Lambert has proved sure and steady – on and off the field. Issues have been addressed; solid individuals have been bolted onto the team as and when required; those at the more flaky end of the spectrum have been squeezed quietly, but firmly out of the door.
Again, to his credit, he has let his coaches coach. He’s ‘merely’ there to manage. The long-standing chemistry between his No2 and No3 – Messrs Culverhouse and Crook, respectively – should not be under-estimated.
There’s little competing schools of thought as to how the game should be played. And then there’s Delia and Michael. Fair play, they’ve hung in there when the easiest thing to do would have been to have walked; to have taken the first sniff of an offer and run.
Had, of course, there ever been an offer. Was Peter Cullum a lucky escape? Who knows. The fact that Delia is still working to help keep the banks at bay is evident every time you walk into Waitrose. Or travel on the London Underground.
So the reality is that the owners have stayed the same; it’s as was. With the Foulger family continuing to do more than their share in the background.
Norwich are flying back into The Championship at the first time of asking; everyone loves each other again. Kind of. And financially? The Canaries remain just as much of a basket case as every other professional football club in this country; be it Manchester United, Portsmouth, Hull City or whoever… football’s finances have long, long gone to the players pot and nothing in that regard has changed.

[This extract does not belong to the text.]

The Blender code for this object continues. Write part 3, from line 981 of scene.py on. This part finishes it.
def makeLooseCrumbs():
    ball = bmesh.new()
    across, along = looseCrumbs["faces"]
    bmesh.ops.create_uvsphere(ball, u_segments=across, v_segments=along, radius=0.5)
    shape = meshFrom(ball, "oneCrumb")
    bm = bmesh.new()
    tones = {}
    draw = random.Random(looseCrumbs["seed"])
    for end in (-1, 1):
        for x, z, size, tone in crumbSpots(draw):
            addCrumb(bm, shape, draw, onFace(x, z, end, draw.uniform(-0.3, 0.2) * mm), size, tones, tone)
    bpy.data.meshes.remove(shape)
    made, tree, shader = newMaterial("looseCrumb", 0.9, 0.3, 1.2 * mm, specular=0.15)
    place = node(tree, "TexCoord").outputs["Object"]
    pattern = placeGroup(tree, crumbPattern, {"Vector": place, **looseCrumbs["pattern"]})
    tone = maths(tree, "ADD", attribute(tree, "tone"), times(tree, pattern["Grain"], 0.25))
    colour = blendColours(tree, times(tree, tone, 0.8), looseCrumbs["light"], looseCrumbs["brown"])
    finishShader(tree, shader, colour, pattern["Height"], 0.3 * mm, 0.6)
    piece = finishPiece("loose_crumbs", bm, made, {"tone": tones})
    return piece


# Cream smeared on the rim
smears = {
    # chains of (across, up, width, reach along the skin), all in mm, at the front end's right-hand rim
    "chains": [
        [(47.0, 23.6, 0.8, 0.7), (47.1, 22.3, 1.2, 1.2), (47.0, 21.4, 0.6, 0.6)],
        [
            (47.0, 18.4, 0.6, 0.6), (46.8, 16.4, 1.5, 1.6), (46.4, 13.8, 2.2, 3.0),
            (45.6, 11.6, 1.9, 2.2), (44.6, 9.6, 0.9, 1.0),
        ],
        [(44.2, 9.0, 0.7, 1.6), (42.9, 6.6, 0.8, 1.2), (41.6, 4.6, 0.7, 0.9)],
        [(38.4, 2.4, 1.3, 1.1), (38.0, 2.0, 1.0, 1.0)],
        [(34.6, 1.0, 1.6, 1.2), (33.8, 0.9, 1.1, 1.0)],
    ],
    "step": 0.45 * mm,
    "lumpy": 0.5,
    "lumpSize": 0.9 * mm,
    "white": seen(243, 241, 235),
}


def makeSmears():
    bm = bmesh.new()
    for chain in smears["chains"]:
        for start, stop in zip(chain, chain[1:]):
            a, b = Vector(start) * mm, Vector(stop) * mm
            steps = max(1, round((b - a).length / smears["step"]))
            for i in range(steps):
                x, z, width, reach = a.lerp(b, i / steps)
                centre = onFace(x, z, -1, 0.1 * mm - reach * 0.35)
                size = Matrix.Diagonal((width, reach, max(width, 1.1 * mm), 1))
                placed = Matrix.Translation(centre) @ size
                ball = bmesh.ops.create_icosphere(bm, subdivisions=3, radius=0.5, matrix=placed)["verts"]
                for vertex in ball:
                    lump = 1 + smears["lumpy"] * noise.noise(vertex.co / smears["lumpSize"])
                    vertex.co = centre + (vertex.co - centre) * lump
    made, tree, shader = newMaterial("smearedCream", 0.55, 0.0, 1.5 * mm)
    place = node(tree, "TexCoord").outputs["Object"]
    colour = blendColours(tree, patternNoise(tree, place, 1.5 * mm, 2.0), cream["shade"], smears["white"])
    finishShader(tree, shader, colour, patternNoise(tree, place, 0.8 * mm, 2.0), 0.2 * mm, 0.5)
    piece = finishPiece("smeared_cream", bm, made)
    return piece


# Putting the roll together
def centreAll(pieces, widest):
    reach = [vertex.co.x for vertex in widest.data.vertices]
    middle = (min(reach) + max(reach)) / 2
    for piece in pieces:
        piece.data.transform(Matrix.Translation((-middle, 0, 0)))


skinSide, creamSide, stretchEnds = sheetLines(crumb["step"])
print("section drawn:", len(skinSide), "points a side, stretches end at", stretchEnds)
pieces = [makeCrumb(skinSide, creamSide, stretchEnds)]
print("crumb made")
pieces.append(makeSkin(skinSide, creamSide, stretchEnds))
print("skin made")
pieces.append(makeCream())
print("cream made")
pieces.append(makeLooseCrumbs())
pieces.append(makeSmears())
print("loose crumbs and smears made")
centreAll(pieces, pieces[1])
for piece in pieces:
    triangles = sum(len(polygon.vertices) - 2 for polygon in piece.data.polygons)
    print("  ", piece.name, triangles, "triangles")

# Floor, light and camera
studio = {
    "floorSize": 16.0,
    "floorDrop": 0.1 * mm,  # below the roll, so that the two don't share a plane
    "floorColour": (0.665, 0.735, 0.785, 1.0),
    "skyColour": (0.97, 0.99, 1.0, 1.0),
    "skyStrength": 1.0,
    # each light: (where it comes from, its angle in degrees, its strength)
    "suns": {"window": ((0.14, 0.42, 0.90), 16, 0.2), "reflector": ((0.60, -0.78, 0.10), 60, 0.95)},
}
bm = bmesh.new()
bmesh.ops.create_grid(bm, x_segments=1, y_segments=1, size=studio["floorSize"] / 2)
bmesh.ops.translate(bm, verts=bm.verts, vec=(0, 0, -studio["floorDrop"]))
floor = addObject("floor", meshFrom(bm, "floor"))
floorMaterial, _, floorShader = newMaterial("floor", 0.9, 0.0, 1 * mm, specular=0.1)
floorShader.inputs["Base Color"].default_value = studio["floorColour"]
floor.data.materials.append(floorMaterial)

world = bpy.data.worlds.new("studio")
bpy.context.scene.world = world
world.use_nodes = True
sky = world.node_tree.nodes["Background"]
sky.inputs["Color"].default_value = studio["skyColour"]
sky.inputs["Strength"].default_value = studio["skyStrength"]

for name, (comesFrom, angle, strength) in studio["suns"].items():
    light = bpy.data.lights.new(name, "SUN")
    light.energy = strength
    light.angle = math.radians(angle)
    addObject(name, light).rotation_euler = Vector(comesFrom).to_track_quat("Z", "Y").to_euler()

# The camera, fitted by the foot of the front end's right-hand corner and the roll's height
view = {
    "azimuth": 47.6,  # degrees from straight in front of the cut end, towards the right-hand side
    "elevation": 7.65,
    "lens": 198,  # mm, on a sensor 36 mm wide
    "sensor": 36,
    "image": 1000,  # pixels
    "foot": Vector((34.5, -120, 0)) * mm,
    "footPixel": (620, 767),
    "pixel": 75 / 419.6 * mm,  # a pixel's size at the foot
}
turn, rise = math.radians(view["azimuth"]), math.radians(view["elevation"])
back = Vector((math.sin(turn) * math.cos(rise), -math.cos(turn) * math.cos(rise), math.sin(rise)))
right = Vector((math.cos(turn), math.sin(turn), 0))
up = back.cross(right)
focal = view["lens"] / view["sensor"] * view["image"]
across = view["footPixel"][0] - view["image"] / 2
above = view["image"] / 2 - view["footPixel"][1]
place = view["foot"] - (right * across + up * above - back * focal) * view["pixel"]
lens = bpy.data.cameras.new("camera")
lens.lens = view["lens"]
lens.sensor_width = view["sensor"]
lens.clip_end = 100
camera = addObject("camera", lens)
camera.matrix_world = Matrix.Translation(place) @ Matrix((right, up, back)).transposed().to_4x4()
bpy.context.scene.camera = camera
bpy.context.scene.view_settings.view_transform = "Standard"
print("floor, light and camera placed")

For now, however, just bask in the glory of a job very, very well done. For it ain’t easy. If it were, everyone would be doing it.
One name is missing in your report and its probably the biggest influence on the season. Mr McNally who has brought a hard edge to decision making at Carrow Road and it his foresight of bringing in Paul Lambert and his courage with the unenviable task of travelling down to Exeter to tell a former Canary legend that his services were no longer required.
To me, it is Mr McNally who has given us back Championship football at the first attempt and it is he who is taking us onwards and upwards!